Records with modeling code:
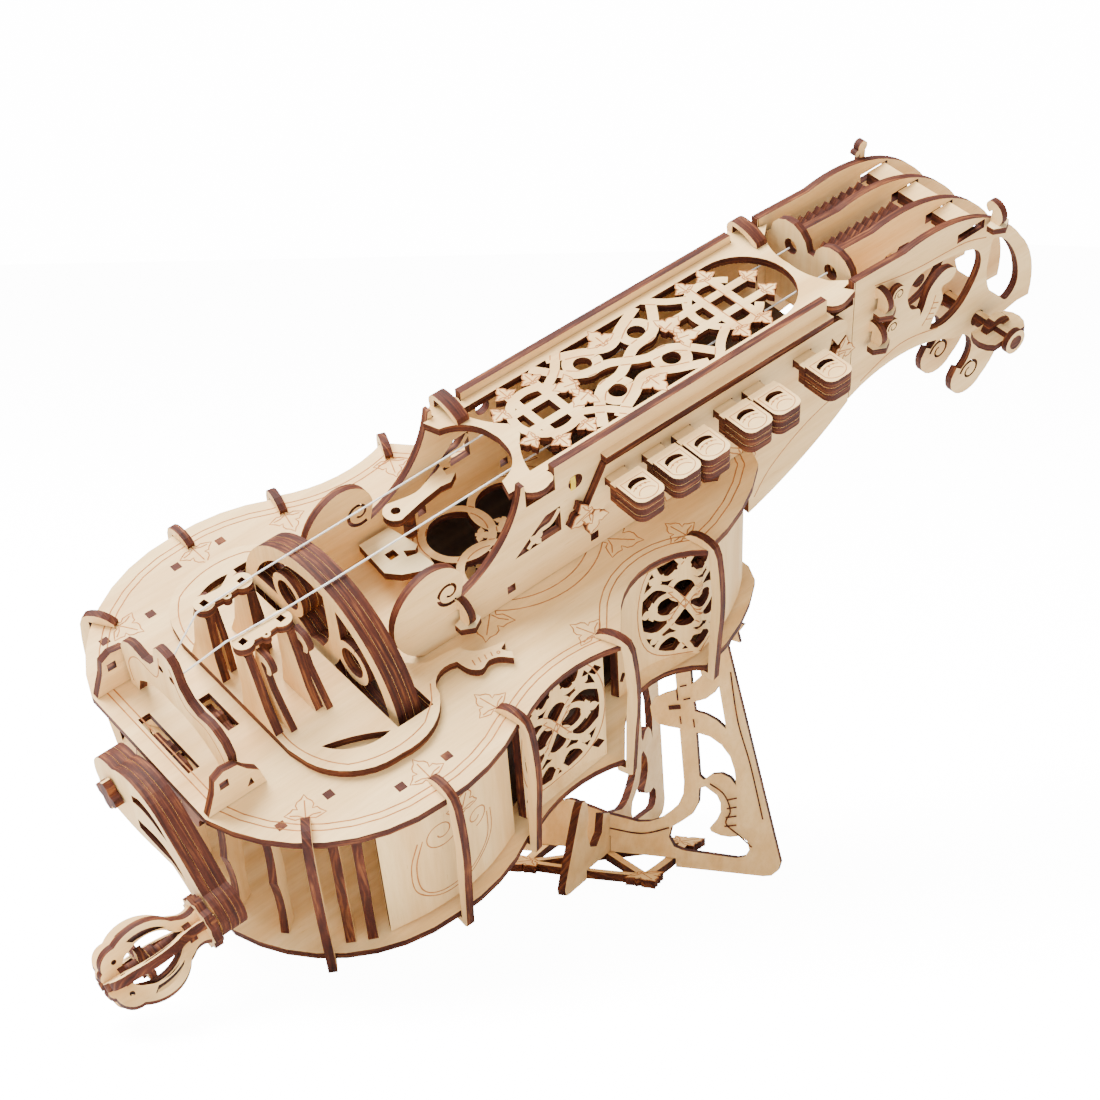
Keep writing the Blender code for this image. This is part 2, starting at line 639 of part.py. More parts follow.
# one arm, from the crossing out to its foot: u along the plate, v up
ARM = joined([(0, 17.8)], arc((8, 16.6), (19, 17), (25, 21), 4), arc((25, 21), (29, 25.5), (30.3, 33), 3),
             [(28.4, 53)], arc((24, 53.4), (17, 59), (22, 65.6), 5), [(27.2, 67.5)],
             arc((25.8, 80), (28.5, 89), (37.5, 93.4), 5), [(43, 94), (46.4, 96), (48.4, 94.4), (52.4, 93.6)],
             [(50, 90.4), (51, 86.8), (47.4, 87.6), (46.4, 85)], [(66.6, 9)],
             arc((66.6, 9), (66.2, 2.2), (61, 0), 4), [(NOTCH[0], 0)], [NOTCH])
ARM_WINDOWS = (
    joined([(32.8, 70)], [(31.7, 83.6)], arc((32.2, 86), (34, 88.6), (37, 89), 3),
           arc((37, 89), (41.4, 83), (38.5, 75.5), 4)),
    joined([(34.3, 60)], [(33.7, 63.4)], arc((35, 63.8), (40, 66), (43.2, 70.4), 3), [(46.2, 54.5)],
           arc((46, 54.5), (40.5, 58.4), (34.3, 60), 3)),
    joined(arc((34.8, 52), (44, 48.6), (49.6, 39), 4), [(50.4, 33.2)], arc((50.4, 33.2), (44.5, 37.4), (38, 34.4), 4),
           [(36.2, 35.8)]),
    joined([(38.6, 31.8)], arc((43, 29), (44.6, 25), (43.2, 20), 3), [(40.3, 16.3)], arc((41, 15), (46, 13.6), (52, 14.4), 3),
           arc((52, 14.4), (55.6, 10), (50.8, 5.9), 4), [(30.5, 6.6)], arc((30.5, 6.6), (25, 10), (29, 17.3), 4),
           arc((29, 17.3), (34.4, 22), (36.2, 31), 3)),
)


def arm_run(points, side, top):
    """The arm's points, stretched to its height and turned to one side of the crossing."""
    rise = (top - WAIST) / (ARM_A_TOP - WAIST)
    return [(side * u, v if v < WAIST else WAIST + (v - WAIST) * rise) for u, v in points]


def stand_plate(name, low_side, side, top, plane, pivot):
    """One plate: the arm on one side of the crossing, a low foot on the other."""
    outline = joined(arm_run(ARM, side, top), [(-side * u, v) for u, v in low_side])
    holes = [arm_run(ring, side, top) for ring in ARM_WINDOWS]
    return as_mesh(plate(name, outline, (0, 0, 0), plane, holes=holes, parent=pivot))


def stand(world):
    pivot = empty("stand_origin", (ORIGIN.x + STAND_XY[0], ORIGIN.y + STAND_XY[1], 0), world, (0, 0, STAND_TURN))
    hump = joined([NOTCH], [(NOTCH[0], 0)], [(61, 0)], arc((61, 0), (64.5, 3), (61, 7), 3),
                  arc((50, 7.6), (32, 10.3), (23, 15.4), 4), arc((19, 20), (15.5, 21.8), (11, 21), 4), [(3, 18.8)])
    prong = joined([NOTCH], [(NOTCH[0], 0)], [(47, 0)], arc((47, 0), (50.4, 1.6), (49.6, 5), 3), [(35, 28)],
                   arc((35, 28), (31, 30.6), (27, 28), 3), arc((25.6, 24), (20, 9.6), (9, 20), 5), [(3, 18.6)])
    a = stand_plate("stand_plate_a", hump, 1, ARM_A_TOP, "XZ", pivot)
    b = stand_plate("stand_plate_b", prong, 1, ARM_B_TOP, "YZ", pivot)
    w = PLY + 2 * GAP
    cut_a = plate("stand_slot_a", rect(-w / 2, -5, w / 2, CROSSING + GAP), (0, 0, 0), "XZ", thick=2 * w,
                  parent=pivot, collection=CUTTERS)
    cut_b = plate("stand_slot_b", rect(-w / 2, CROSSING, w / 2, 80), (0, 0, 0), "YZ", thick=2 * w,
                  parent=pivot, collection=CUTTERS)
    combine(a, [as_cutter(cut_a)], "DIFFERENCE")
    combine(b, [as_cutter(cut_b)], "DIFFERENCE")
    petal = []
    for i in range(48):
        t = math.tau * i / 48
        r = BASE_R - BASE_WAVE * math.cos(4 * t)
        petal.append((r * math.cos(t), r * math.sin(t)))
    plate("stand_base", petal, (0, 0, PLY / 2), parent=pivot)


# ---------------------------------------------------------------- whole object

def build():
    clear_scene()
    frame = empty("instrument_frame", ORIGIN, turn=TILT)
    soundboard(frame)
    back_plate(frame)
    side_panels(frame)
    ribs(frame)
    wheel_surround(frame)
    string_anchor(frame)
    tail_brackets(frame)
    bridges(frame)
    drive = empty("crank_axis", (0, 0, AXIS_Z), frame)
    wheel(drive)
    axle(drive)
    crank_arm(drive)
    crank_handle(empty("handle_axis", (0, HANDLE_Y, HANDLE_Z), drive))
    rosette_gear(empty("gear_axis", (14, -3, -62), frame))
    keybox_walls(frame)
    key_rail(frame)
    keys(frame)
    lid(empty("lid_hinge", (0, WALL_Y - PLY / 2 - GAP, GAP), frame))
    nut_plate(frame)
    pegbox(frame)
    cross_blocks(frame)
    tuner_racks(frame)
    tuning_pegs(frame)
    string_lifter(frame)
    strings(frame)
    stand(None)
    print("sub-parts:", len(MADE))


build()
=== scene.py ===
"""Looks of the plywood hurdy gurdy: birch sheets with burnt edges, engraving, frets and small parts.

Everything is drawn in millimetres in the instrument's own frame (+X crank to pegbox, +Y far side,
+Z up from the soundboard) or in the stand's frame, and carried to the world by matrices that are
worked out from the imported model's joints and boxes.
"""
import json
import math

import bmesh
import bpy
import numpy as np
from mathutils import Matrix, Vector
from mathutils.geometry import delaunay_2d_cdt


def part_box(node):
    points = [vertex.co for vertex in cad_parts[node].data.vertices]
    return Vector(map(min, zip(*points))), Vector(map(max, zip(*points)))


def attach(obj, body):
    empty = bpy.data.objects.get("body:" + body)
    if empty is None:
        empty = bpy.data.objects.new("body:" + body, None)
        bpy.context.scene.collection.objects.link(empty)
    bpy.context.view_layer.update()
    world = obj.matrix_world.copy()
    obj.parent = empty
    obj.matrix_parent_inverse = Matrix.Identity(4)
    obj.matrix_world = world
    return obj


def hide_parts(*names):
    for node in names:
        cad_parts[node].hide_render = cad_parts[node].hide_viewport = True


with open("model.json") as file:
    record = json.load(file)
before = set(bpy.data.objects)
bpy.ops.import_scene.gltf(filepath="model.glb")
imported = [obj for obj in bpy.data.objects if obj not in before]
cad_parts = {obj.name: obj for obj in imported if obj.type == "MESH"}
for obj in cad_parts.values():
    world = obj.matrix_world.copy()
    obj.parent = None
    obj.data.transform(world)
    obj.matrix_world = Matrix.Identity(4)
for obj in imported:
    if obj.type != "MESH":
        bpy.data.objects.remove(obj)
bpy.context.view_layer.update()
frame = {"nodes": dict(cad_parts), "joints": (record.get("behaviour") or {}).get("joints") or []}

MM = 0.001                                 # metres in a millimetre
PLY = 3.0                                  # thickness of a sheet
FLOOR_GLOW, BACKDROP = 13.0, 15.5          # glow of the table and the room as the camera sees them
ROOM_LIGHT = 0.85                          # glow of the room on the instrument
KEY_LIGHT, FRONT_LIGHT = 135.0, 12.0       # watts
SHEEN = 0.22                               # how much the raw wood mirrors the light
CRANK_AT = Vector((-61.5, 0.0, -50.0))     # where the crank's joint is in the instrument frame
GRIP_AT = (-49.0, -65.5)                   # y and z of the grip's pin
CAMERA_AT = Vector((-300.7, -438.7, 504.6))
CAMERA_TURN, CAMERA_DOWN = 32.63, 9.3      # degrees from +Y towards +X, and below the horizon
LENS, SENSOR = 74.0, 36.0
LAYER, LAYERS = 2.85, (-3.05, 0, 3.05)     # three glued sheets with a hairline between them
LINE_ABOVE, LINE_BELOW = 0.05, 0.1         # how far an engraved line stands out of and into its face


# ---------------------------------------------------------------- frames

def instrument_matrix():
    """Instrument millimetres to world metres, from the axes of the crank and of the rosette gear."""
    joints = {j["name"]: j for j in frame["joints"]}
    x = Vector(joints["crank_spin"]["axis"]).normalized()
    z = Vector(joints["gear_spin"]["axis"]).normalized()
    turn = Matrix((x, z.cross(x), z)).transposed()
    origin = Vector(joints["crank_spin"]["pos_m"]) - turn @ (CRANK_AT * MM)
    return Matrix.Translation(origin) @ turn.to_4x4() @ Matrix.Scale(MM, 4)


def stand_matrix():
    """Stand millimetres to world metres: u along plate A from the middle of the base."""
    low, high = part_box("stand_base")
    middle = Vector(((low.x + high.x) / 2, (low.y + high.y) / 2, 0))
    feet = [v.co - middle for v in frame["nodes"]["stand_plate_a"].data.vertices if v.co.z < 0.0001]
    foot = max((f for f in feet if f.x > 0), key=lambda f: f.xy.length)
    turn = math.atan2(foot.y, foot.x)
    return Matrix.Translation(middle) @ Matrix.Rotation(turn, 4, "Z") @ Matrix.Scale(MM, 4)


INSTR = instrument_matrix()
TO_INSTR = INSTR.inverted()
STAND = stand_matrix()


def ibox(node):
    """Lowest and highest corner of a CAD node in instrument millimetres."""
    co = np.array([TO_INSTR @ v.co for v in frame["nodes"][node].data.vertices])
    return Vector(co.min(0)), Vector(co.max(0))


def imiddle(node):
    """Middle of a CAD node's box in instrument millimetres."""
    low, high = ibox(node)
    return (low.x + high.x) / 2, (low.y + high.y) / 2, (low.z + high.z) / 2


DECK_TOP = ibox("soundboard")[1].z
DECK_LOW = ibox("soundboard")[0].z
BACK_TOP = ibox("back_plate")[1].z
SURROUND_TOP = ibox("wheel_surround")[1].z
LID_LOW, LID_HIGH = ibox("lid")
WALL_RIGHT = ibox("keybox_wall_right")
WALL_Y = imiddle("keybox_wall_right")[1]
RAIL = ibox("key_rail")


# ---------------------------------------------------------------- materials

def nodes_of(name, roughness):
    """A new node material, its tree and its shader."""
    mat = bpy.data.materials.new(name)
    mat.use_nodes = True
    tree = mat.node_tree
    shader = tree.nodes["Principled BSDF"]
    shader.inputs["Roughness"].default_value = roughness
    shader.inputs["Specular IOR Level"].default_value = SHEEN
    return mat, tree, shader


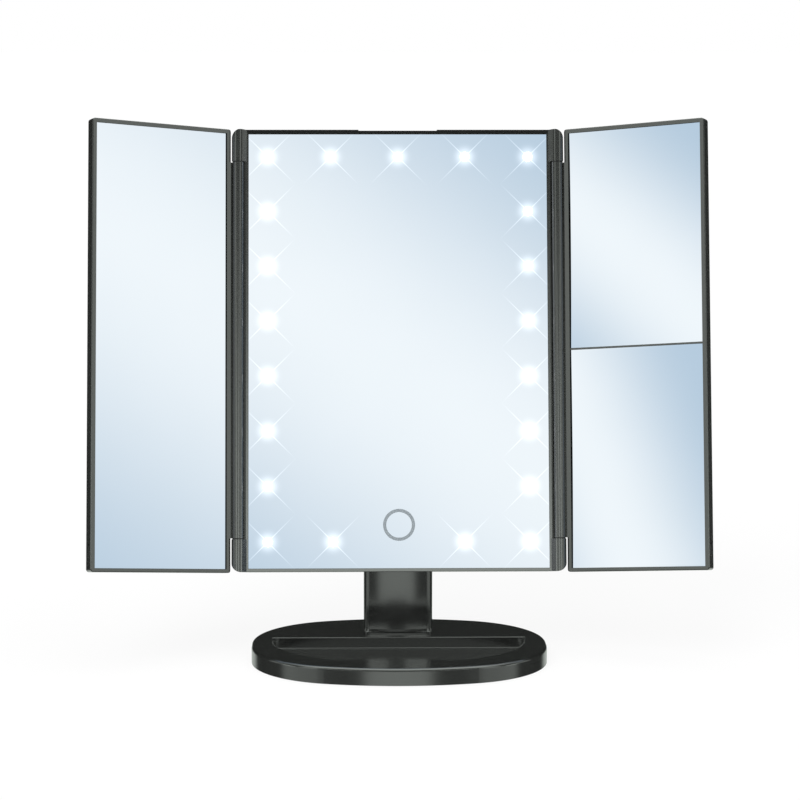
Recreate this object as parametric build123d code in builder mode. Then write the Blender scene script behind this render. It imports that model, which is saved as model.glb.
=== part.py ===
from build123d import *
from math import asin, atan2, cos, degrees, hypot, radians, sin, sqrt
import os

os.makedirs("parts", exist_ok=True)

# A folding dressing-table mirror with a lit centre panel, two side wings and an
# oval tray foot. Millimetres, +Z up, +X to the right of someone who faces it, the
# viewer on the -Y side. The origin is on the table, under the middle of the foot.

# ---------------------------------------------------------------- driving sizes

# stance
panel_tilt = 12.75          # lean of the centre panel, back from upright, degrees
wing_fold = 27.0            # swing of each wing towards the viewer from flat, degrees
glass_foot = 48.35          # table to the lower edge of the panel, at the glass face

# centre panel, measured in its own plane: u across, v up, n out of the glass
panel_height = 240.05
panel_width = 165.2         # between the two hinge columns
corner_round = 5.0          # outer corners of the hinge knuckles
lip_height = 1.0            # frame in front of the glass
lip_foot = 0.05             # foot of the lip's bevel in front of the glass
lip_land = 0.25             # flat left on top of the lip
side_lip = 1.45             # frame beside the glass
top_lip = 2.25              # frame above the glass
bottom_lip = 1.7           # frame below the glass
frame_back = 6.5            # glass face to the back of the front frame
frame_floor = 1.5           # plate that carries the light strips
ledge_width = 3.2           # ledge that the glass is taped to
crown_recess_width = 42.6   # shallow thumb recess in the top edge
crown_recess_depth = 0.5
lead_hole_v = 36.0
lead_hole_width = 14.0
lead_hole_height = 5.0

# mirror glass
glass_thickness = 2.0
glass_gap = 0.15            # clearance round each glass
tape_thickness = 0.3
tape_width = 2.4
tape_inset = 0.3

# rear cover of the centre panel
cover_edge = 3.5            # depth of the cover at its rim
cover_wall = 2.0
cover_corner = 2.0
hump_side = 16.6            # edge of the panel to the raised middle, at the sides
hump_bottom = 7.0
hump_head = 11.0            # and at the top
hump_taper = 20.0           # degrees
hump_corner = 14.0

# wing hinges
hinge_offset = 4.15         # hinge axis outside the panel's edge
hinge_n = 0.8               # hinge axis in front of the glass face
knuckle_radius = 3.35
knuckle_length = 17.5
fairing_setback = 0.15      # root of the knuckle's fairing outside the glass pocket
fairing_inset = 0.4
fairing_rise = 1.0
barrel_radius = 3.2
barrel_gap = 0.6            # end gap between knuckle and barrel
pin_radius = 1.25
pin_in_knuckle = 12.0
bush_radius = 2.3
bush_length = 8.0
bush_flange_radius = 2.9
shield_setback = 3.8        # strip that closes the gap beside the barrel, behind the axis
shield_thickness = 1.4
shield_short = 0.6          # its edge short of the hinge axis
pin_room = 2.0              # bore beyond the end of the pin
running_fit = 0.05          # radial clearance of a shaft that turns
press_fit = 0.02            # radial clearance of a pin that is fixed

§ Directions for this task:
Write out, from the lines above, only those from the line with "Recreate this object" to the line with "glass_foot = 48.35", exactly as given, including the first and the last.

§ Response to this exercise:
Recreate this object as parametric build123d code in builder mode. Then write the Blender scene script behind this render. It imports that model, which is saved as model.glb.
=== part.py ===
from build123d import *
from math import asin, atan2, cos, degrees, hypot, radians, sin, sqrt
import os

os.makedirs("parts", exist_ok=True)

# A folding dressing-table mirror with a lit centre panel, two side wings and an
# oval tray foot. Millimetres, +Z up, +X to the right of someone who faces it, the
# viewer on the -Y side. The origin is on the table, under the middle of the foot.

# ---------------------------------------------------------------- driving sizes

# stance
panel_tilt = 12.75          # lean of the centre panel, back from upright, degrees
wing_fold = 27.0            # swing of each wing towards the viewer from flat, degrees
glass_foot = 48.35          # table to the lower edge of the panel, at the glass face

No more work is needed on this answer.